Rudenko T. Electrical properties of silicon-on-insulator nanotransistor structures and their electrical characterization

This work presents an experimental and theoretical study of the special electrical properties of silicon-on-insulator (SOI) structures and SOI-based nanoelectronic devices, the development of their physical models and methods for their electrical characterization. A number of new, physically based methods for the evaluation of the electrical parameters of SOI structures and SOI-based devices are developed. The distinguishing features of interface coupling in ultra-thin-body SOI MOS structures and their physical origin are studied, and the corresponding analytical model is developed. The carrier generation and recombination mechanisms in SOI structures obtained by different techniques (ZMR - zone-melting-recrystallization, SIMOX - separation by implanted oxygen, UNIBOND - wafer bonding and hydrogen implantation) are studied. The high temperature characteristics of thin-film SOI MOSFETs are investigated, and their analytical models are developed. The factors providing an improvement of high-temperature characteristics of SOI MOSFETs are determined.
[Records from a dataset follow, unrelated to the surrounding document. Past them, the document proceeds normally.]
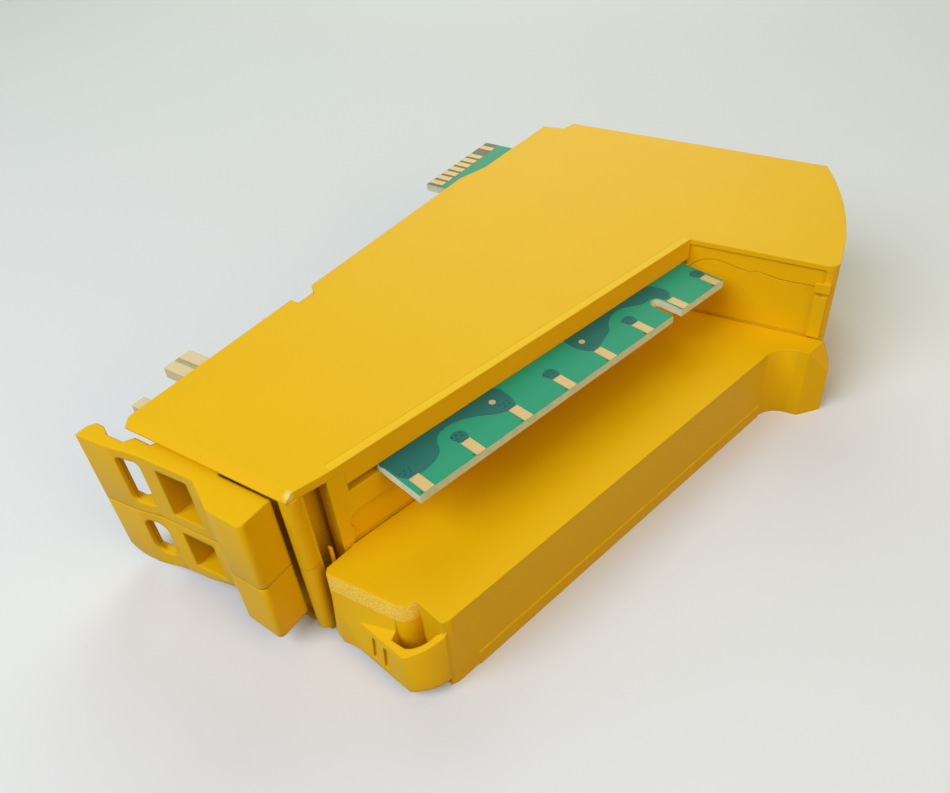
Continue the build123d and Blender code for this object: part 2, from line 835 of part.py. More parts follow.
with BuildPart() as header_pins:
    with BuildSketch(house.offset(board_bottom - 2.5)):
        with Locations((header_x, header_y)):
            Rectangle(header_length, header_width)
    extrude(amount=2.5)
    with BuildSketch(house.offset(lower_board_top + 3)):
        with Locations((header_x, header_y)):
            with GridLocations(header_pitch, header_pitch, header_rows, 2):
                Rectangle(pin_size, pin_size)
    extrude(amount=board_bottom - 2.5 - lower_board_top - 3)
header_pins.part.label = "header_pins"
export_step(header_pins.part, "parts/header_pins.step")


def chip(x, y, length, width, height, lead_count):
    """Flat chip hanging under the main board with leads along both long sides."""
    pitch = length / (lead_count + 1)
    with BuildPart() as body:
        with BuildSketch(house.offset(board_bottom - height)):
            with Locations((x, y)):
                Rectangle(length, width)
        extrude(amount=height - 0.1)
        with BuildSketch(house.offset(board_bottom - height / 2)):
            with Locations((x, y)):
                with GridLocations(pitch, width + 0.8, lead_count, 2):
                    Rectangle(pitch / 2, 1.2)
        extrude(amount=height / 2)
    return body.part


controller_size = 14.0
controller_height = 1.4
controller_places = ((66.0, -28.0), (86.0, -28.0))
bus_chip_length, bus_chip_width, bus_chip_height = 12.0, 8.0, 1.2
bus_chip_x, bus_chip_y = 82.0, -11.0
optocoupler_size = 4.4
optocoupler_height = 2.1
optocoupler_count = 6
optocoupler_first = (20.0, -21.5)
optocoupler_step = (6.4, -1.4)
can_radius = 3.15
can_height = 7.0
can_places = ((12.0, -6.5), (20.0, -6.5))
inductor_size = 10.0
inductor_height = 4.8
inductor_core_radius = 3.6
inductor_core_depth = 0.8
inductor_x, inductor_y = 20.0, -19.0
relay_length, relay_width, relay_height = 20.0, 10.0, 4.6
relay_bevel = 0.4
relay_places = ((62.0, -22.0), (86.0, -22.0))
crystal_length, crystal_width, crystal_height = 11.0, 4.6, 3.4
crystal_x, crystal_y = 76.0, -40.5
led_length, led_width, led_height = 1.6, 0.8, 0.7
led_count = 6
led_first = (80.0, -56.5)
led_step = (3.2, 1.0)
led_places = [(led_first[0] + i * led_step[0], led_first[1] + i * led_step[1]) for i in range(led_count)]

with BuildPart() as safety_controllers:
    for x, y in controller_places:
        add(chip(x, y, controller_size, controller_size, controller_height, 9))
safety_controllers.part.label = "safety_controllers"
export_step(safety_controllers.part, "parts/safety_controllers.step")

with BuildPart() as bus_interface_chip:
    add(chip(bus_chip_x, bus_chip_y, bus_chip_length, bus_chip_width, bus_chip_height, 6))
bus_interface_chip.part.label = "bus_interface_chip"
export_step(bus_interface_chip.part, "parts/bus_interface_chip.step")

with BuildPart() as optocouplers:
    for i in range(optocoupler_count):
        x = optocoupler_first[0] + i * optocoupler_step[0]
        y = optocoupler_first[1] + i * optocoupler_step[1]
        add(chip(x, y, optocoupler_size, optocoupler_size, optocoupler_height, 2))
optocouplers.part.label = "optocouplers"
export_step(optocouplers.part, "parts/optocouplers.step")

with BuildPart() as electrolytic_capacitors:
    with BuildSketch(house.offset(board_bottom - can_height)):
        with Locations(*can_places):
            Circle(can_radius)
    extrude(amount=can_height)
electrolytic_capacitors.part.label = "electrolytic_capacitors"
export_step(electrolytic_capacitors.part, "parts/electrolytic_capacitors.step")

with BuildPart() as power_inductor:
    with BuildSketch(house.offset(lower_board_top)):
        with Locations((inductor_x, inductor_y)):
            RectangleRounded(inductor_size, inductor_size, 0.15 * inductor_size)
    extrude(amount=inductor_height)
    with BuildSketch(house.offset(lower_board_top + inductor_height - inductor_core_depth)):
        with Locations((inductor_x, inductor_y)):
            Circle(inductor_core_radius)
    extrude(amount=inductor_core_depth, mode=Mode.SUBTRACT)
power_inductor.part.label = "power_inductor"
export_step(power_inductor.part, "parts/power_inductor.step")

with BuildPart() as safety_relays:
    with BuildSketch(house.offset(lower_board_top)):
        with Locations(*relay_places):
            Rectangle(relay_length, relay_width)
    extrude(amount=relay_height)
    chamfer(safety_relays.faces().sort_by(Axis.Z)[-len(relay_places):].edges(), relay_bevel)
safety_relays.part.label = "safety_relays"
export_step(safety_relays.part, "parts/safety_relays.step")

with BuildPart() as crystal:
    with BuildSketch(house.offset(board_bottom - crystal_height)):
        with Locations((crystal_x, crystal_y)):
            SlotOverall(crystal_length, crystal_width)
    extrude(amount=crystal_height)
crystal.part.label = "crystal"
export_step(crystal.part, "parts/crystal.step")

with BuildPart() as status_leds:
    with BuildSketch(house.offset(board_top)):
        with Locations(*led_places):
            Rectangle(led_length, led_width)
    extrude(amount=led_height)
status_leds.part.label = "status_leds"
export_step(status_leds.part, "parts/status_leds.step")
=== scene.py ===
import json
import math

import bmesh
import bpy
from mathutils import Matrix, Vector


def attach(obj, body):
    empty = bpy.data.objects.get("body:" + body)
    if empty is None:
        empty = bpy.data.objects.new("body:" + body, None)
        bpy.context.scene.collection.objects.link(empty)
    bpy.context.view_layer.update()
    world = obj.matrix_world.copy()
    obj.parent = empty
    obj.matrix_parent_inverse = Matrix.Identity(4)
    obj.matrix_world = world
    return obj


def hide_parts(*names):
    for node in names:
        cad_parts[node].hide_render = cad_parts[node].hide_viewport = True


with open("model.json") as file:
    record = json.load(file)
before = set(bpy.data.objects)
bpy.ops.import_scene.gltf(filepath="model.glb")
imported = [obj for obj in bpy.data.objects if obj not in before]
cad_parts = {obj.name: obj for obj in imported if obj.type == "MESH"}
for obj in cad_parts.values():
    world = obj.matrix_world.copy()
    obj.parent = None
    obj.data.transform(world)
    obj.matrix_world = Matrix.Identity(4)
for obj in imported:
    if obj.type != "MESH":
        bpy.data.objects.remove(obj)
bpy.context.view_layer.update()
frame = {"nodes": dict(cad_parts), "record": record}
nodes = frame["nodes"]

MM = 0.001

# Sizes of the module in millimetres: x runs from the lever end, y = 0 is the rear edge
HEAD_CORNER_X = 102.85
BLOCK_OUT = 5.6
TONGUE_REACH = 8.4
FRONT_START = (4.0, -27.55)
FRONT_SLANT = math.radians(13.7)
FRONT_LENGTH = 67.1
BLANK_HEAD = (73.4, -22.95)
BOARD_TOP = 21.68
SEAM_HEIGHT = 12.5
PAD_COUNT = 8
PAD_PITCH = 8.0
PAD_FIRST = 8.1


def to_house(x, y):
    """A point along and across the slanted front wall, in the module's own x and y."""
    return (
        FRONT_START[0] + x * math.cos(FRONT_SLANT) + y * math.sin(FRONT_SLANT),
        FRONT_START[1] - x * math.sin(FRONT_SLANT) + y * math.cos(FRONT_SLANT),
    )


MID = ((HEAD_CORNER_X - BLOCK_OUT) / 2, (to_house(*BLANK_HEAD)[1] + TONGUE_REACH) / 2)


def place(x, y, z):
    """The module's millimetres to the frame's metres."""
    return Vector(((x - MID[0]) * MM, (y - MID[1]) * MM, z * MM))


def place_front(x, y, z):
    """A point along and across the slanted front wall, in millimetres, to the frame's metres."""
    return place(*to_house(x, y), z)


# Small helpers for node trees


def feed(tree, socket, value):
    """Sets a socket to a number or a colour, or links another socket to it."""
    if isinstance(value, (int, float)):
        socket.default_value = value
    elif isinstance(value, (tuple, list)):
        socket.default_value = (*value[:3], 1.0)
    else:
        tree.links.new(value, socket)


def math_node(tree, operation, first, second=None, clamp=False):
    node = tree.nodes.new("ShaderNodeMath")
    node.operation = operation
    node.use_clamp = clamp
    feed(tree, node.inputs[0], first)
    if second is not None:
        feed(tree, node.inputs[1], second)
    return node.outputs["Value"]


def mix_colour(tree, factor, first, second):
    node = tree.nodes.new("ShaderNodeMix")
    node.data_type = "RGBA"
    for name, value in (("Factor", factor), ("A", first), ("B", second)):
        feed(tree, node.inputs[name], value)
    return node.outputs["Result"]


def tint(tree, mask, strength, colour, other):
    """The colour, with the other one laid over it by the mask times the strength."""
    return mix_colour(tree, math_node(tree, "MULTIPLY", mask, strength), colour, other)


def between(tree, value, low, high):
    """1 where the value lies between low and high, with nothing in between."""
    above = math_node(tree, "GREATER_THAN", value, low)
    below = math_node(tree, "LESS_THAN", value, high)
    return math_node(tree, "MULTIPLY", above, below)


def object_noise(tree, scale, detail=2.0):
    """Noise that is fixed to the piece."""
    coords = tree.nodes.new("ShaderNodeTexCoord")
    noise = tree.nodes.new("ShaderNodeTexNoise")
    noise.inputs["Detail"].default_value = detail
    feed(tree, noise.inputs["Scale"], scale)
    tree.links.new(coords.outputs["Object"], noise.inputs["Vector"])
    return noise.outputs["Fac"]


def upward(tree, normal="True Normal"):
    """How far a face looks up: 1 on top, 0 on a wall, -1 below."""
    geometry = tree.nodes.new("ShaderNodeNewGeometry")
    split = tree.nodes.new("ShaderNodeSeparateXYZ")
    tree.links.new(geometry.outputs[normal], split.inputs["Vector"])
    return split.outputs["Z"]


def seen_directly(tree):
    """1 for rays that come from the camera, or by way of a mirror or glass."""
    path = tree.nodes.new("ShaderNodeLightPath")
    through = math_node(tree, "MAXIMUM", path.outputs["Is Glossy Ray"], path.outputs["Is Transmission Ray"])
    return math_node(tree, "MAXIMUM", path.outputs["Is Camera Ray"], through)


# Shader groups that several materials share

SPECK_SCALE = 110.0
SPECK_RADIUS = 0.014
SPECK_RARITY = 0.72
EDGE_SOFTNESS = 0.22
LEVER_SOFTNESS = 0.45


def new_group(name, inputs, outputs):
    """A shader group; its inputs are numbers, given as (name, default), and its outputs (name, type)."""
    group = bpy.data.node_groups.new(name, "ShaderNodeTree")
    for label, default in inputs:
        socket = group.interface.new_socket(name=label, in_out="INPUT", socket_type="NodeSocketFloat")
        socket.default_value = default
    for label, kind in outputs:
        group.interface.new_socket(name=label, in_out="OUTPUT", socket_type=kind)
    return group, group.nodes.new("NodeGroupInput"), group.nodes.new("NodeGroupOutput")


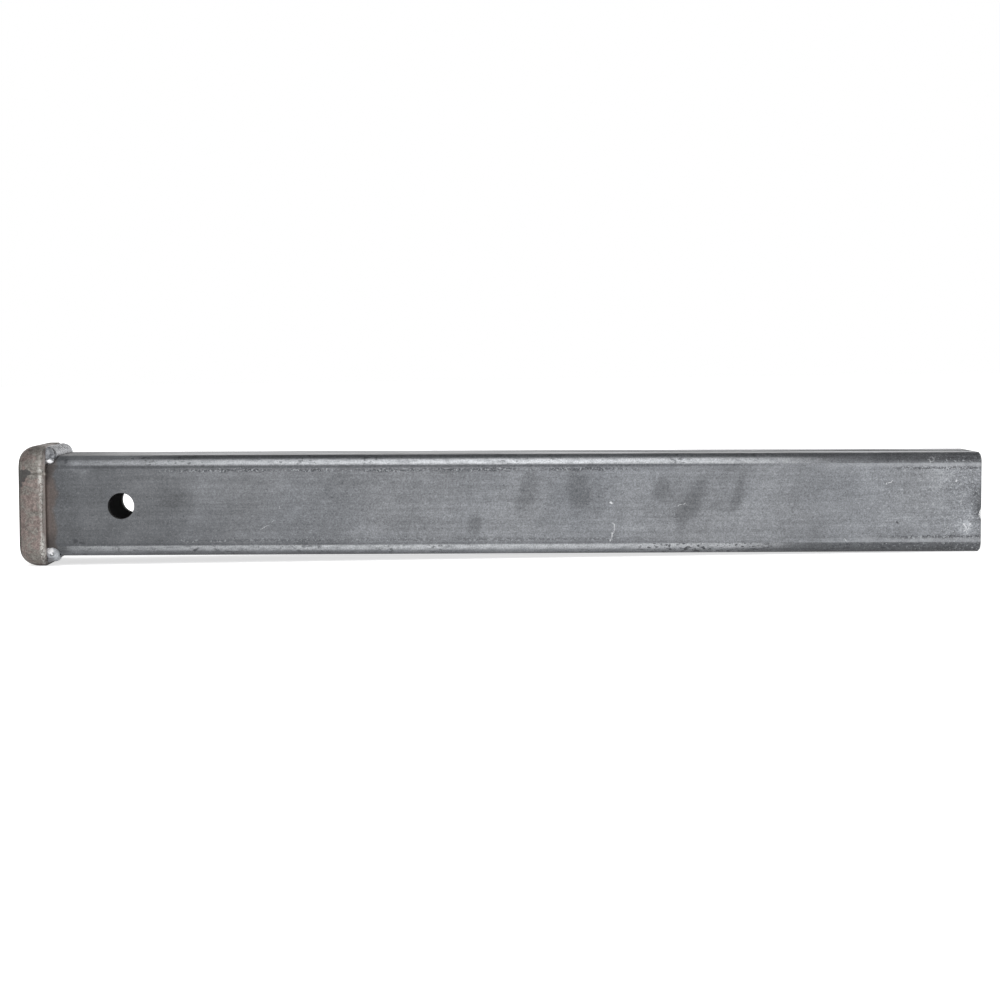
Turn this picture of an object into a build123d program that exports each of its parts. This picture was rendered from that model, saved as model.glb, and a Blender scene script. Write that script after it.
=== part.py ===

The effective carrier mobility and its special features in different types of advanced SOI MOSFETs' structures (ultra-thin-body SOI structures with high-k gate dielectrics, SOI FinFET structures, and junctionless nanowire SOI MOSFET structures) are experimentally studied, and the mechanisms responsible for these special features are analyzed. The obtained results can be used for modeling, electrical characterization and optimization of SOI-based micro- and nanoelectronic devices.